Direction: Only the lines from the one holding "Write the build123d" through the one holding "balance_step_angle = 7.45" are to be retyped, exactly as they appear, with both boundary lines included.

Dataset records:
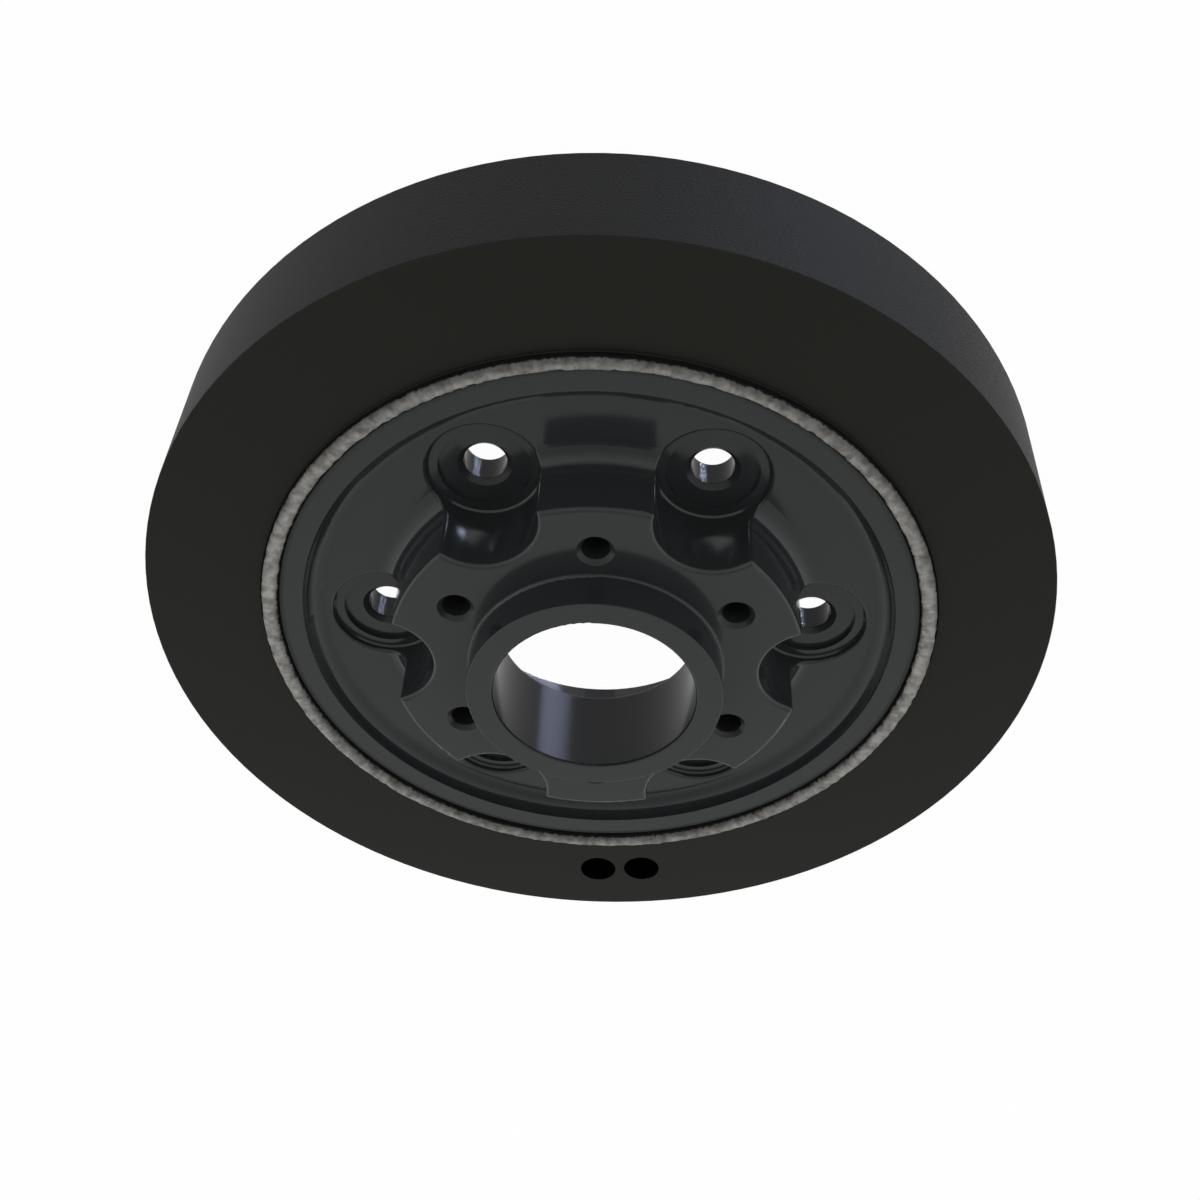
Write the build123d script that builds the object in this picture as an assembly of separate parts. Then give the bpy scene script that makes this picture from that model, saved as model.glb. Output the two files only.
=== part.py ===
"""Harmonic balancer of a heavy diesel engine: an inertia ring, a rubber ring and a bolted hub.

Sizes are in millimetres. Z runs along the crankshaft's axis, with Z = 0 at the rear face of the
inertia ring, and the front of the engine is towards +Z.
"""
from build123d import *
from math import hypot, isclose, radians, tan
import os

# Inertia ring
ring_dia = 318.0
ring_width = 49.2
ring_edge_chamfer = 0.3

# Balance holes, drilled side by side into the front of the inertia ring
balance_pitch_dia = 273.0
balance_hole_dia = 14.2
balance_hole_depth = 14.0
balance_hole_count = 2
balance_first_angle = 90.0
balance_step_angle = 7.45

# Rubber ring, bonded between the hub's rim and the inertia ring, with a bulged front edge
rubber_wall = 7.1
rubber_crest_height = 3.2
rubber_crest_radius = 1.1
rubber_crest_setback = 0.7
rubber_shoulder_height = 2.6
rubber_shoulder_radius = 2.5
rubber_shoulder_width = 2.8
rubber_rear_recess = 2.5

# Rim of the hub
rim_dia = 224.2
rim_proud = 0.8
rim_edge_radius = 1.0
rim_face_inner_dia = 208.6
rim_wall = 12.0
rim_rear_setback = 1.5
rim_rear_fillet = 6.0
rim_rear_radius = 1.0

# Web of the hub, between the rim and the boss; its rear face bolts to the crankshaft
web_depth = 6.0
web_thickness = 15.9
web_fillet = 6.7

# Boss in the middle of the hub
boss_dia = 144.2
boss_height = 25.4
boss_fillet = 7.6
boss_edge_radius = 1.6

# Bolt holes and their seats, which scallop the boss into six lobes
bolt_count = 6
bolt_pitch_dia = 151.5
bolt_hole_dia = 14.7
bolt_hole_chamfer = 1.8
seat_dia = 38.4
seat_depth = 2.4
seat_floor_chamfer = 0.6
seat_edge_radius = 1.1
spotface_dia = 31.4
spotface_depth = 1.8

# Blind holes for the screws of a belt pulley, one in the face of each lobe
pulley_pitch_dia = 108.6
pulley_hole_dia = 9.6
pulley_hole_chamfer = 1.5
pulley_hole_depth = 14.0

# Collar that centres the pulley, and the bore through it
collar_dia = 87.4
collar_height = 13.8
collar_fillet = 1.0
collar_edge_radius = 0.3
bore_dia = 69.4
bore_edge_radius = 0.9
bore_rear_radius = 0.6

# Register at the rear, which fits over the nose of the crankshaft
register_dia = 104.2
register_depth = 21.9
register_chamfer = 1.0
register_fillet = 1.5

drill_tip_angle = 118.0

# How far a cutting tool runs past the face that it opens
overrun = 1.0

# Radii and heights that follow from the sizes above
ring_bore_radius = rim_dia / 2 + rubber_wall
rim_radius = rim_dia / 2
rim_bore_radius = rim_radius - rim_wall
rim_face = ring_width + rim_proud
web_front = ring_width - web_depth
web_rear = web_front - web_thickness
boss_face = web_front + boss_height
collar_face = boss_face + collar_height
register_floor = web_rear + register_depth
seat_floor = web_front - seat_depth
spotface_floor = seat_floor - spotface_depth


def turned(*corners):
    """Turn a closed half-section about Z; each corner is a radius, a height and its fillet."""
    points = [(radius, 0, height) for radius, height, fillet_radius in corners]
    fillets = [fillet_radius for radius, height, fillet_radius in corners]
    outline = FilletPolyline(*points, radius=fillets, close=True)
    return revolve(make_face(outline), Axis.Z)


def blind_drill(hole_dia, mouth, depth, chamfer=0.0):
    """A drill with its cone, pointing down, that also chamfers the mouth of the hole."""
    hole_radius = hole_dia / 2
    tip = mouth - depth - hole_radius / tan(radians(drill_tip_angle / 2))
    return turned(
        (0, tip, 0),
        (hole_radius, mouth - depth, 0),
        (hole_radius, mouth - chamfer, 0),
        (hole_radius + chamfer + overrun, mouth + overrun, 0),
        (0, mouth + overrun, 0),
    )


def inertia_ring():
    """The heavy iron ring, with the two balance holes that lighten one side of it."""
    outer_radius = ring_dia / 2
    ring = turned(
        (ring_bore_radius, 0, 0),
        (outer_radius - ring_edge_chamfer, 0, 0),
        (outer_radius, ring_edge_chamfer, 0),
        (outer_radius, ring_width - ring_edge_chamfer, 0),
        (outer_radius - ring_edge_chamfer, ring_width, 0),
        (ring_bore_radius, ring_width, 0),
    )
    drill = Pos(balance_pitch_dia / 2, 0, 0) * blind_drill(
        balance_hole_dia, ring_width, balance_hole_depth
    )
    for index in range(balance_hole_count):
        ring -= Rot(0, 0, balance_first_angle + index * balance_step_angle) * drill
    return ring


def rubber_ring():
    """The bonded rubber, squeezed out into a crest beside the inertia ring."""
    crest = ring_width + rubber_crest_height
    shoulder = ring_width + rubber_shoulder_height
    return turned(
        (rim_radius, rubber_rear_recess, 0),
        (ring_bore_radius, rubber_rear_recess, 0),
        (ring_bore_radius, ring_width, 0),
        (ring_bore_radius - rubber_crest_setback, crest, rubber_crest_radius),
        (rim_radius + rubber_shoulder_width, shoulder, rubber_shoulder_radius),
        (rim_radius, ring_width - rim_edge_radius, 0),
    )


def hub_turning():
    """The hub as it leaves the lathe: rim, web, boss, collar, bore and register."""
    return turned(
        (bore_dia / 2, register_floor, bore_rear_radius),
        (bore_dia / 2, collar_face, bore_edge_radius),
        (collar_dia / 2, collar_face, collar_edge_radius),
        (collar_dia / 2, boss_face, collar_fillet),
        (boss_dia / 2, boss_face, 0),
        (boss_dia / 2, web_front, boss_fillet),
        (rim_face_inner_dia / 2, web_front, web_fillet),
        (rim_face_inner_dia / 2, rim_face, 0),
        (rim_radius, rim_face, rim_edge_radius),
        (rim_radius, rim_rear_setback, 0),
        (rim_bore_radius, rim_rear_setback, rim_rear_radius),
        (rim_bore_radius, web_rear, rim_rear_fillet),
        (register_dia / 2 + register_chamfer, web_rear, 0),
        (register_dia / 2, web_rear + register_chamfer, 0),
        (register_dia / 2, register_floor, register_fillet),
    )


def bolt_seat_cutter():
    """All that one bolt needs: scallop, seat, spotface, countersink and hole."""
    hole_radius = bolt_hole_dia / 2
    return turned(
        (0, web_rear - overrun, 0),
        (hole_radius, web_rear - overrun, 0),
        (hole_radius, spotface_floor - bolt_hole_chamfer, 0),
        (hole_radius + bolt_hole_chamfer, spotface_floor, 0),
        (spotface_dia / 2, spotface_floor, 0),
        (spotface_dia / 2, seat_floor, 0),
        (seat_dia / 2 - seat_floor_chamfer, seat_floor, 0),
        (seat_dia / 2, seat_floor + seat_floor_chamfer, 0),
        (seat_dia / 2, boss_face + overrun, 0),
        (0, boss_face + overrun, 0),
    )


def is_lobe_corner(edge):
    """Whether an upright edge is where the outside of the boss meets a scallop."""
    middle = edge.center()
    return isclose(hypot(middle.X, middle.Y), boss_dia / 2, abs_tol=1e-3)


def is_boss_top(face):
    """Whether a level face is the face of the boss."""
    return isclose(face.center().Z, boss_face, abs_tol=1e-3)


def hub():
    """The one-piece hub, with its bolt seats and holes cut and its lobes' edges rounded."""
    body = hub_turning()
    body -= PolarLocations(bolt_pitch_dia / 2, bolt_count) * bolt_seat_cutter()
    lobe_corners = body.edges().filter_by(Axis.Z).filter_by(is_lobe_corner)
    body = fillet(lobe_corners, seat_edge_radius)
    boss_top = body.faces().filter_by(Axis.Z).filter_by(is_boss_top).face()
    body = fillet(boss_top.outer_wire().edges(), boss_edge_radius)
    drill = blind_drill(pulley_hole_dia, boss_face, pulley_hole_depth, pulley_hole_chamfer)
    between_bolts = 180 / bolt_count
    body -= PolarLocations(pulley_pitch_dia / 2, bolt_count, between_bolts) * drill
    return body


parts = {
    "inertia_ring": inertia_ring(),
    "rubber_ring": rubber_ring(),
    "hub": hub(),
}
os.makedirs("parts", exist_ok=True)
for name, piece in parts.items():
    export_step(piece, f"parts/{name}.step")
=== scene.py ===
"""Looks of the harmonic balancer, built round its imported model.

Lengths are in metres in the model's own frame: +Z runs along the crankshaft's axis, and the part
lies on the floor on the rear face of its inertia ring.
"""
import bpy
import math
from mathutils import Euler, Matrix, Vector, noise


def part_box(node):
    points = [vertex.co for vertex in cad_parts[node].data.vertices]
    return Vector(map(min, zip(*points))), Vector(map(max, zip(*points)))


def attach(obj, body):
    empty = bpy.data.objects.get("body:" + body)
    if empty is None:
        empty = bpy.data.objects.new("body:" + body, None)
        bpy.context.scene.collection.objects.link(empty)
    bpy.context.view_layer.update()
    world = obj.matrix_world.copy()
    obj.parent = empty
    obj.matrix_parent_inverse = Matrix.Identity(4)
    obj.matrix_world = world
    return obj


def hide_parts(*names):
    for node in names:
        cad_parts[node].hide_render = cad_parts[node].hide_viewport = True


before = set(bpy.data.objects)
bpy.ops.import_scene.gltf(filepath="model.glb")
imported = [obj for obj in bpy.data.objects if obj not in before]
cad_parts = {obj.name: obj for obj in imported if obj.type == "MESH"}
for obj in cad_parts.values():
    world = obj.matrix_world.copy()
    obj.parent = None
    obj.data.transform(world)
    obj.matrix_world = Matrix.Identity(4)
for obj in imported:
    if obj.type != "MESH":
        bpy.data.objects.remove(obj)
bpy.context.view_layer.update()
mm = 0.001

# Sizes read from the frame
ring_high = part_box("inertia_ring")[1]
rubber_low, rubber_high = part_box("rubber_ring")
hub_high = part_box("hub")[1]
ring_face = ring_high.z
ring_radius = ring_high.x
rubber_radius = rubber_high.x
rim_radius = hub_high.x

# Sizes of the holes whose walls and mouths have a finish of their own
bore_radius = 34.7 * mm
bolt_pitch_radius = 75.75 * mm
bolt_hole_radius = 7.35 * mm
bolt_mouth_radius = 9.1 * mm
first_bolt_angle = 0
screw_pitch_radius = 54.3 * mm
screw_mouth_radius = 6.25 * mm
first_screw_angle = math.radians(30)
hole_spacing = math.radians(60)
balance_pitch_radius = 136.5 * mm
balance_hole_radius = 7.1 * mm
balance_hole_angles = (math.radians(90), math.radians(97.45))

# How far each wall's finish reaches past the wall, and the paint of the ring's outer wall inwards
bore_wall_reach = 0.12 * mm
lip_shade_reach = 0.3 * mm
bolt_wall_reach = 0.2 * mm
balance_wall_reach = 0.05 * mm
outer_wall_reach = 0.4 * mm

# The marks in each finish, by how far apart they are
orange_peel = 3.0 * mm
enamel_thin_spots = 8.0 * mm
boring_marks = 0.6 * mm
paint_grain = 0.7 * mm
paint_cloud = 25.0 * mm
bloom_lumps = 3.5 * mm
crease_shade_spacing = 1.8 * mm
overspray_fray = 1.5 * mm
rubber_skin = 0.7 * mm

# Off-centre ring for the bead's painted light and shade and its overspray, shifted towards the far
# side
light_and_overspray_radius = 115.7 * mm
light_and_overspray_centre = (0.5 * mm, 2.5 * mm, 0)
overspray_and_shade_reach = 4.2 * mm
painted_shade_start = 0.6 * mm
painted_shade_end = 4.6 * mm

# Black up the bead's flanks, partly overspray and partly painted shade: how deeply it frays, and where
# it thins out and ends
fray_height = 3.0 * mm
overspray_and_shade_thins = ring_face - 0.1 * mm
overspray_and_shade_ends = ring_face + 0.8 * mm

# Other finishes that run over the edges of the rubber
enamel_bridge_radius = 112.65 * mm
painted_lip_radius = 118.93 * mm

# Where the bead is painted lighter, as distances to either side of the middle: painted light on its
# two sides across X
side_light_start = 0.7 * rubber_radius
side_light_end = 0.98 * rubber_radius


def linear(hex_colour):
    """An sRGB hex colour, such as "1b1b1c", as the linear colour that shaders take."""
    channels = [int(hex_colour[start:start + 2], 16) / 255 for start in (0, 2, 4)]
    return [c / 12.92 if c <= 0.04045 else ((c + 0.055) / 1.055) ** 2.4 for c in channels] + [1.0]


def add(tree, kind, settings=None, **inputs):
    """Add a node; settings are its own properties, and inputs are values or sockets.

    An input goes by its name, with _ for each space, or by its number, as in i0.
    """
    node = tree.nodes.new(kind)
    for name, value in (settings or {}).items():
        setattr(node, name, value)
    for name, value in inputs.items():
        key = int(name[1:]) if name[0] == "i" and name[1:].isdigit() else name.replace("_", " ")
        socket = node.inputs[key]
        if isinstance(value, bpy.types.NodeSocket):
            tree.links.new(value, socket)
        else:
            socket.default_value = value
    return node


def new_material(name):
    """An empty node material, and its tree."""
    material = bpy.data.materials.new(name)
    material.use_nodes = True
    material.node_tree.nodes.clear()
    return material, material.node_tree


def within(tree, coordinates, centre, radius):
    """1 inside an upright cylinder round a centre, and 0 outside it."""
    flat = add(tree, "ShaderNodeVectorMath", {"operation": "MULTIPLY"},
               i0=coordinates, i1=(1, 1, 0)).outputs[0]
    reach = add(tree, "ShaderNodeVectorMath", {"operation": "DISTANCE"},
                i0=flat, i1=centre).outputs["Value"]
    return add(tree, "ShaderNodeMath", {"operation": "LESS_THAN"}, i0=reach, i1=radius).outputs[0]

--

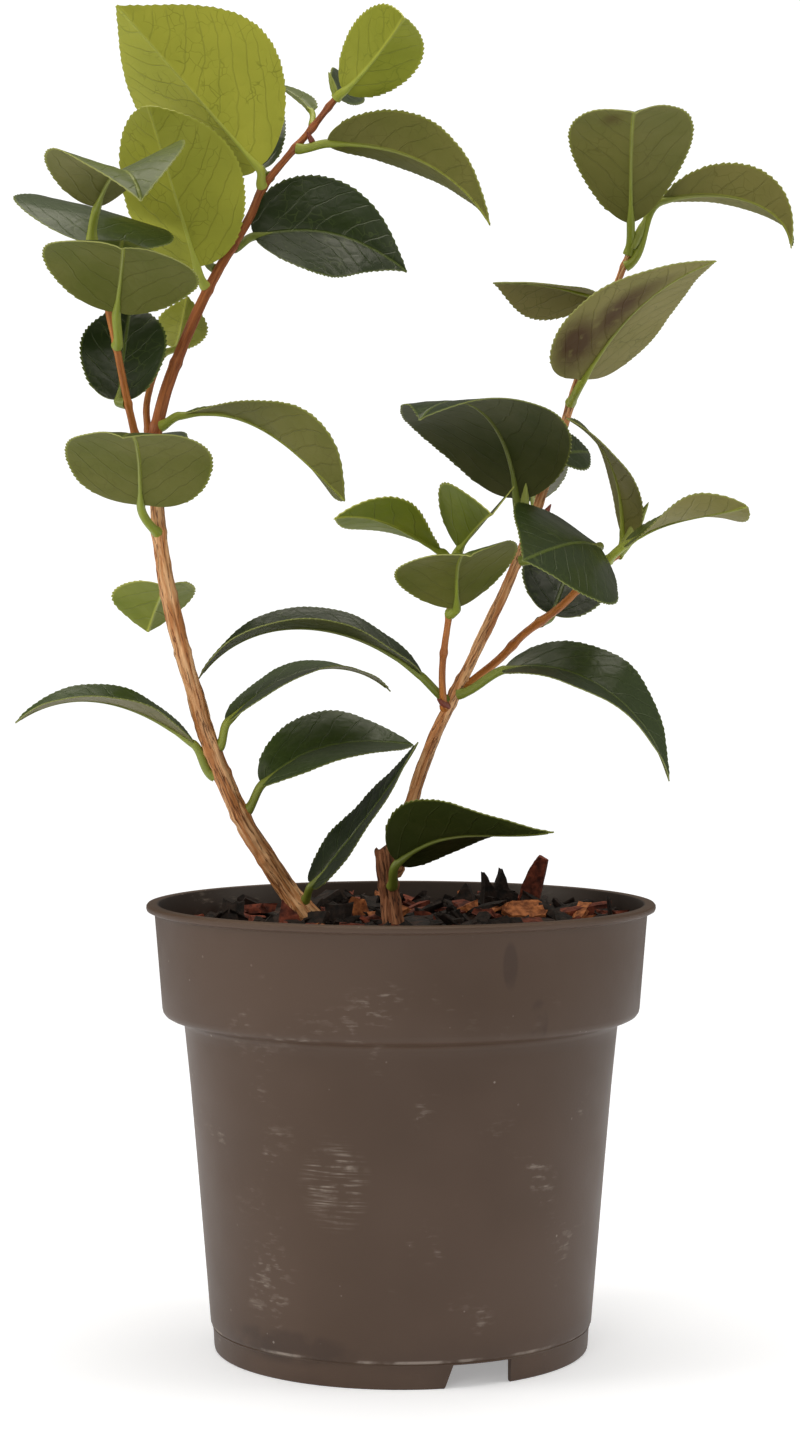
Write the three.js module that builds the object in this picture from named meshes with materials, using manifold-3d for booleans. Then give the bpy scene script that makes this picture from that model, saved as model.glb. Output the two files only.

==

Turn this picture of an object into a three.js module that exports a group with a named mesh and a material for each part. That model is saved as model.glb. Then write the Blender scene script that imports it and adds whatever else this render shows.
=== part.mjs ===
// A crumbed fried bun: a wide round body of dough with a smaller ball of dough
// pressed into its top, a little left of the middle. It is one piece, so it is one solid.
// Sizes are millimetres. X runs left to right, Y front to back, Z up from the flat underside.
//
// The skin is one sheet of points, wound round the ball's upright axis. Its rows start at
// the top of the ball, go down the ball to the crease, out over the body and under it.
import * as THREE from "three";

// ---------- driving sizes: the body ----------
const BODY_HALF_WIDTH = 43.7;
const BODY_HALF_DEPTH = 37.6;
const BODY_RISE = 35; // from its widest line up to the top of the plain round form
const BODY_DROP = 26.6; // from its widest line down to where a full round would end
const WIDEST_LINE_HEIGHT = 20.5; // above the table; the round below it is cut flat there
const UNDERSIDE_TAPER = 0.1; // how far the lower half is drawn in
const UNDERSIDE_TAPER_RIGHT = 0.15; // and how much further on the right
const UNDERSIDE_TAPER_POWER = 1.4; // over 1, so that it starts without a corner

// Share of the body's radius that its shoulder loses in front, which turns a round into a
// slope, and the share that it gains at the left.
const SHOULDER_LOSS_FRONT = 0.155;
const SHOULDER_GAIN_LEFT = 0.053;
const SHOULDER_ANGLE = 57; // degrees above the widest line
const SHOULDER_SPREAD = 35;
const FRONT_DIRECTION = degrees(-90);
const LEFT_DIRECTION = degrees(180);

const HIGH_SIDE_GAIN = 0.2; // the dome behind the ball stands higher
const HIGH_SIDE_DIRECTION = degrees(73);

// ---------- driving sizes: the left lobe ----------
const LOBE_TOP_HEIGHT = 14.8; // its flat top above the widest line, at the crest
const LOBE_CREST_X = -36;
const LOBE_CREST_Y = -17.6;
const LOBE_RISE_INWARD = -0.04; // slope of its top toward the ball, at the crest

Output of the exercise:
Write the build123d script that builds the object in this picture as an assembly of separate parts. Then give the bpy scene script that makes this picture from that model, saved as model.glb. Output the two files only.
=== part.py ===
"""Harmonic balancer of a heavy diesel engine: an inertia ring, a rubber ring and a bolted hub.

Sizes are in millimetres. Z runs along the crankshaft's axis, with Z = 0 at the rear face of the
inertia ring, and the front of the engine is towards +Z.
"""
from build123d import *
from math import hypot, isclose, radians, tan
import os

# Inertia ring
ring_dia = 318.0
ring_width = 49.2
ring_edge_chamfer = 0.3

# Balance holes, drilled side by side into the front of the inertia ring
balance_pitch_dia = 273.0
balance_hole_dia = 14.2
balance_hole_depth = 14.0
balance_hole_count = 2
balance_first_angle = 90.0
balance_step_angle = 7.45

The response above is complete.